Fund Early Childhood Education
Investing public money in high-quality pre-kindergarten education is an opportunity our country cannot afford to pass up. Pre-k returns up to $7 for every dollar invested, and four decades of research show that it provides the foundation for building a strong workforce for future generations. That's why Democrats and Republicans have increased state funding for preschools by more than $2 billion and enrollment in state-run pre-k programs has grown by more than 330,000 since 2004.
Despite the impressive funding gains, though, less than 30% of the nation's 3- and 4-year-olds are served by publicly funded early education. Worse, almost half a million children from low-income families are among those being left behind. Federal action is needed urgently to reinforce states' progress and accelerate the growth of early learning programs.
Data collected by the Pew Center on the States' pre-k Now campaign show that 28 states increased or held steady pre-kindergarten funding for Fiscal Year 2010 – astonishing given the fiscal stress that states are under and a clear signal of the value placed on pre-k. But budget gaps are projected to persist, and in some cases widen, over the next two years. Cuts like those in Ohio, where 12,000 children lost pre-k opportunities, foreshadow trouble ahead.
A new federal proposal focused on children, the Early Learning Challenge Fund, which the U.S. Senate is taking up in October, is a promising but incomplete plan in need of critical improvements. The challenge fund would offer $1 billion per year for eight years in competitive grants to states, to improve quality and coordination among programs serving children from birth to age 5. The version of the bill approved this month by the U.S. House, however, lacks incentives to encourage significant expansions of high-quality early learning programs.
The Senate could strengthen the bill considerably by making the following changes:
- Include dedicated funding for pre-k to help states serve all at-risk 4-year-olds. Bills introduced by Sens. Patty Murray, D-Wash., and Kit Bond, R-Mo., and by Sen. Bob Casey, D-Pa., would provide grants focused on this goal.
- Encourage the use of Title I funds for pre-k. Title I of the Elementary and Secondary Education Act provides federal funding to boost achievement among our nation's poorest children, and no policy is more successful in narrowing the achievement gap than high-quality pre-k. Grant criteria should give priority to states that will support school districts' use of Title I funds for early education.
- Require that programs receiving federal funds meet high standards. High-quality pre-k programs deliver a solid return on investment that policymakers expect. Yet only a handful of states insist that all of their early learning programs meet quality standards. All programs should participate in state systems designed to improve quality.
- Define a "quality" pre-k program clearly and specifically. Teacher qualifications, class size limits and other research-based criteria should be spelled out.
- Add conditions to increase family engagement in early learning. Any state that receives federal money should have a well-defined process for implementing, monitoring and evaluating policies that actively engage parents and families in their children's pre-k education.

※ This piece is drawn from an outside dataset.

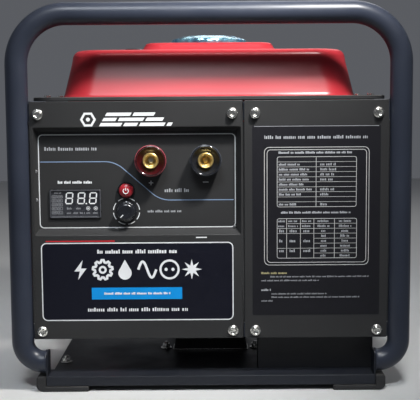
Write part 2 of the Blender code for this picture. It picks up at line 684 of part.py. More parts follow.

These new resources would motivate governors and legislators to put more state dollars into pre-k and provide returns for decades to come. From improved academic outcomes to the economic savings to schools and states, the benefits of high-quality pre-kindergarten education are irrefutable. In addition to reduced juvenile crime and violence, high-quality pre-k increases high school graduation rates, reduces grade repetition and reduces the number of students placed in special education.
But to maximize results for children and return on investments for taxpayers, federal action is needed beyond the Early Learning Challenge Fund. We also need to ensure that high-quality pre-k is the first step in all major education reform efforts – including the Race to the Top Fund in the American Recovery and Reinvestment Act and the upcoming reauthorization of the Elementary and Secondary Education Act.
In a recent commentary by Chester E. Finn Jr., he claims that the Pew Foundation – my organization – "is easing back from, if not abandoning, its quest for universal pre-school." Last month, though, Pew's Board of Directors approved another significant investment for this work based on the same principal that has driven our strategy from the start: Americans' tax dollars must be invested in programs proven to work and generate the highest returns.
State after state has looked at the data and made sensible investments in pre-kindergarten education. Now, federal lawmakers have a chance to make a new important investment in children's earliest learning years.
Susan K. Urahn is the managing director of the Pew Center on the States in Washington, D.C.